Aside from these two art-focused arbitration bodies, there are the usual arbitration institutions, such as ICC, JAMS, l’Association Francaise d’Arbitrage (AFA) or the LCIA. However, these arbitration bodies do not have a particular art-sector expertise, and, arguably, few “art experts” arbitrators on their respective rosters of neutrals.
Having looked hard and wide for any precedents in art law arbitration, I came back empty-handed, not having found one mentioned in the public domain. It may well be that this is because a strong confidentiality undertaking has been imposed on all parties, and arbitrators involved. My hunch is that this is more due to the fact that arbitration is still unchartered territory, for the art sector and its stakeholders.
To conclude, and taking the standpoint of buyers of art works, the arbitration services on offer in the art sector seem to be either disconnected from the market, such as WIPO’s ADR for Art and Cultural Heritage service. While CAfA may potentially be a viable alternative, it remains to be seen whether its ADR services will focus more on arbitration than on mediation, as inferred by its title. There is therefore much room for improvement, for arbitration services in the art sector. Dealers and auction houses should understand that it is in their best interest to pool together and finance adequate arbitration services for their respective clients, if they want the art market to exponentially grow and expand on the demand side.
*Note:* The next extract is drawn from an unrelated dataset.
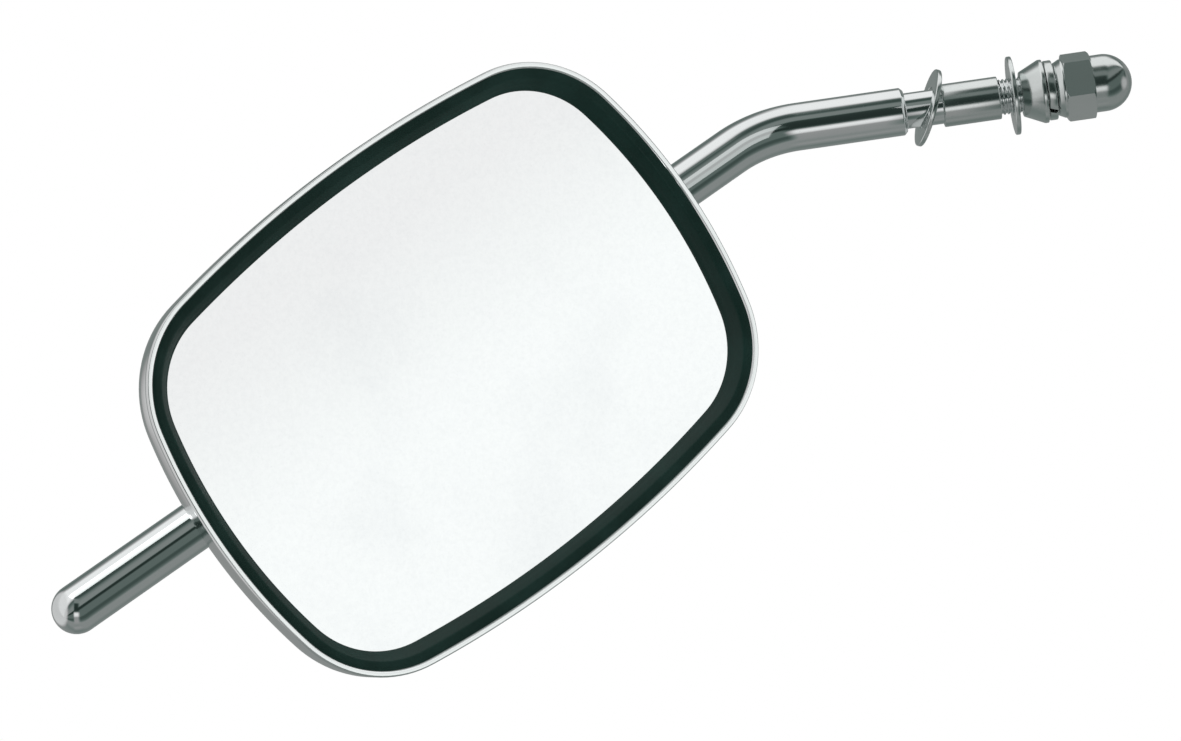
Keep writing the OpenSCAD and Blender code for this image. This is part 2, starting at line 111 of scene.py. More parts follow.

Dealers and auction houses should also pull together and draft some template terms and conditions of sale and consignment, setting out some standard alternative dispute resolution clauses, which would become the golden standard in the art market. These streamlining and enhanced security efforts are common practice in other industries, such as the banking and finance sector which Loan Market Association and International Swaps and Derivatives Association provide plenty of standard commercial contracts, to trade in securities and capital market products within established practices.